The Time Machine Review

Time Machine, The
Victorian-era professor Alexander Hartdegen builds a device in order to travel back in time and reverse a personal tragedy. But when he is flung into the future he finds himself caught up in a battle for the planet.

by William Thomas |
Published on
Release Date:

31 May 2002

Running Time:

96 minutes

Certificate:

PG

Original Title:

Time Machine, The

At first, this latest version of the H.G. Wells novel looks as solid as the titular contraption itself — a heart-stirring vision of deep-buttoned leather, whirring brass and glinting lenses.

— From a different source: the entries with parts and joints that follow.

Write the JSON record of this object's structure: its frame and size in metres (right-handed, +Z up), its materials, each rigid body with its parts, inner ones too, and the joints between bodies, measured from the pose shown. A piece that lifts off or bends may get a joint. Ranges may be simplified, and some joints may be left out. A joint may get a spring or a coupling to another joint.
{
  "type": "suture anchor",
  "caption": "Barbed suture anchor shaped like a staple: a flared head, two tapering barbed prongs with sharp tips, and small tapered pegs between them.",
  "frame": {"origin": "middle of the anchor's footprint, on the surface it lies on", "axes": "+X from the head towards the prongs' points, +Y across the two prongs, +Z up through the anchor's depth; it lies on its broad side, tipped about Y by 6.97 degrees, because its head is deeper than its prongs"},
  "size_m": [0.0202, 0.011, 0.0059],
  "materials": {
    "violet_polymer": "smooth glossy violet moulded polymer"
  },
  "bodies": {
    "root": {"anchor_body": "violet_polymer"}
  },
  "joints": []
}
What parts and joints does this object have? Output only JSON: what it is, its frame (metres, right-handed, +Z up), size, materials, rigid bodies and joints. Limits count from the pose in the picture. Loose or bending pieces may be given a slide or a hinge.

Even when Guy Pearce’s Professor Hartdegen travels into the near future, some nifty visual trickery abounds, particularly the sight of him suspended in a time-immune bubble as the modern world sprouts up around him.

Sadly, when he is inadvertently propelled a further 800,000 years hence, to a time when mankind has devolved into two sub-species — the lily-livered Eloi and the brutish Morlocks — this stops being a charming boys’ own adventure of the old school and becomes a rubbish, by-the-numbers action movie of the new.

Jeremy Irons (looking like an albino S&M Boy George) turns up for a bit of extended exposition and a crap fight, before the world’s finely-balanced eco-system bites it in a welter of middling CGI.

An engaging first half, sporting shades of the novel and George Pal’s 1960 movie, is badly let down by slavish adherence to the rules of modern action cinema. Too much CGI, not enough H.G..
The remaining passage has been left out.